While the categories mentioned above contain a large amount of characters and symbols you can use, there are actually many more categories you can choose from. The ones mentioned earlier in this article, were the default ones Mac has enabled you to see. In order to access more categories, follow the instructions below.
1. Follow the steps mentioned above in order to access the three windowpanes that depict the characters and symbols your Mac is capable of inputting.
2. Click on the Settings icon towards the top left of the window. The icon will be shaped like a gear.
3. From the drop-down menu that appears, click on Customize List.
4. A window will pop up, with an extensive list of categories you can choose from. Enable the categories that you feel will be most suitable for your work.
Some of the categories included, but not limited to, are Box Drawing, Braille Patterns, Digits, Geometrical Shapes, Math Symbols, Musical Symbols, Sign/Standard Symbols, and Technical Symbols.
You’ll also notice in the pop-up window that you have the capability to enable European Alphabetic Scripts. Whether you would like to enable Greek, Latin, Armenian or other alphabetic scripts, it’s all possible on your Mac.

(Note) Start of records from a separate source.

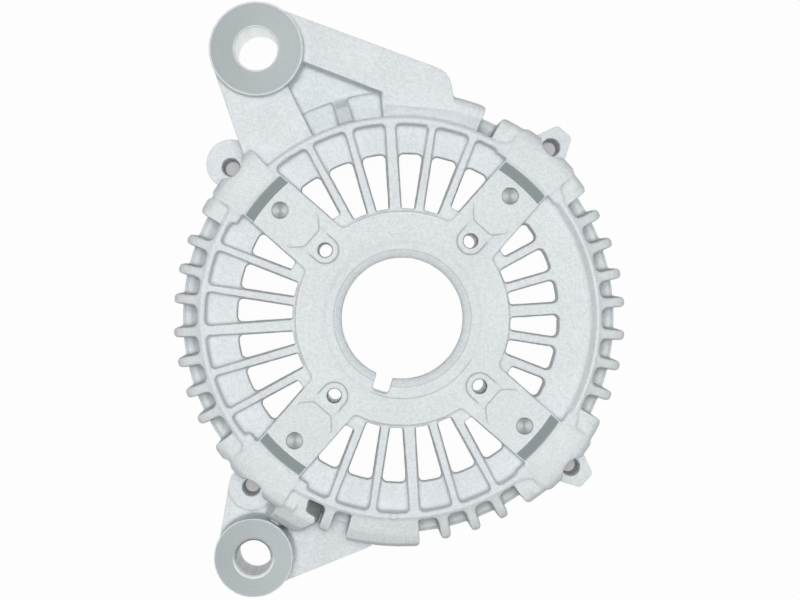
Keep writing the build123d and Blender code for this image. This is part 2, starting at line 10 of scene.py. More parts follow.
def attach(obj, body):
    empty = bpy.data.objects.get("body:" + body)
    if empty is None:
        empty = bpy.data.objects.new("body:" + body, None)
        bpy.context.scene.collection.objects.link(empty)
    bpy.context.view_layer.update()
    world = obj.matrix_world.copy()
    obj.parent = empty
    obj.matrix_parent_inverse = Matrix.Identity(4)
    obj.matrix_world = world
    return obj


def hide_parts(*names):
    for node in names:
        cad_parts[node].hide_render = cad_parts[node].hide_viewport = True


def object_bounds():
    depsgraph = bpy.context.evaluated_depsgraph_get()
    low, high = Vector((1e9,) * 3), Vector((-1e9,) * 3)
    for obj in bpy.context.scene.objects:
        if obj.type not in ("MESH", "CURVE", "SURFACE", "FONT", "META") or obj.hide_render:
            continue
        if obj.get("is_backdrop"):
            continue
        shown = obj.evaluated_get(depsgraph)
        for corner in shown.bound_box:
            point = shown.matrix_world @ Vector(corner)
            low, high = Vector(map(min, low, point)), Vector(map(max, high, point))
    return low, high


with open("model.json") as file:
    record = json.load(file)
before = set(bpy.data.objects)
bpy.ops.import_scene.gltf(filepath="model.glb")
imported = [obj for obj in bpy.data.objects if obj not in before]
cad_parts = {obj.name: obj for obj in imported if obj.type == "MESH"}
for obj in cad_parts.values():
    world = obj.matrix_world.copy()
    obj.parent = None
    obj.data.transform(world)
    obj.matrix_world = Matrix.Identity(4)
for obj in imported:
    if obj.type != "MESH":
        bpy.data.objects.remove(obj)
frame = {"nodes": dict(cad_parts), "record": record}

bl_info = {
    "name": "Alternator Drive End Bracket",
    "version": (1, 0, 0),
    "blender": (4, 5, 0),
    "location": "View3D > Sidebar > Bracket",
    "description": "Finishes a cast alternator bracket around its packed model and sets the studio",
    "category": "Object",
}

MM = 0.001
CASTING_NODE = "drive_end_bracket"
MOUNTS = {mount["name"]: mount for mount in frame["record"]["mounts"]}

# Places on the arms, in millimetres and degrees
SECTOR_TURN = 3.6
ARM_ANGLES = [SECTOR_TURN + 45 + 90 * quarter for quarter in range(4)]
PAD_LEVEL = 35.3
TURNED_BAND = (53.05, 56.05)
TURNED_HALF_WIDTH = 7.8
TURNED_DEPTH = 0.4
DIMPLE_CIRCLE = 97.8
DIMPLE_RADIUS = 2.6
DIMPLE_EDGE_DEPTH = 0.3
DIMPLE_TIP_RADIUS_SQUARED = 0.1
SCREW_PLACE = 30.9
SCREW_PAD_EDGE = 4.05
SCREW_PAD_FADE = (32.6, 34.8)
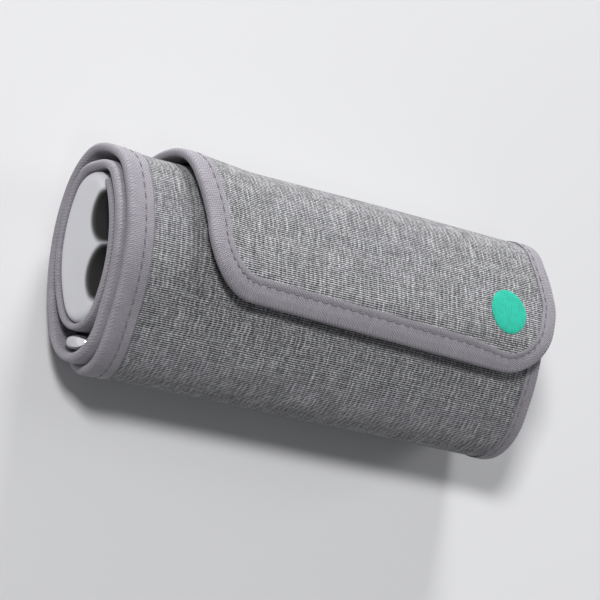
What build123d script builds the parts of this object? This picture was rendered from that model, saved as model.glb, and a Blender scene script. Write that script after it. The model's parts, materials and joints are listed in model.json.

If you’re not European, under this heading, you can also enable a large amount of Middle Eastern, South Asian, Southwest Asian, African, Ancient and Historic Scripts, and more.
Apple has done an exemplary job of being inclusive to all of the many different cultures around the world, and with the press of a few buttons, you can feel right at home, when typing documents, or writing personal letters to your friends and family on your Mac.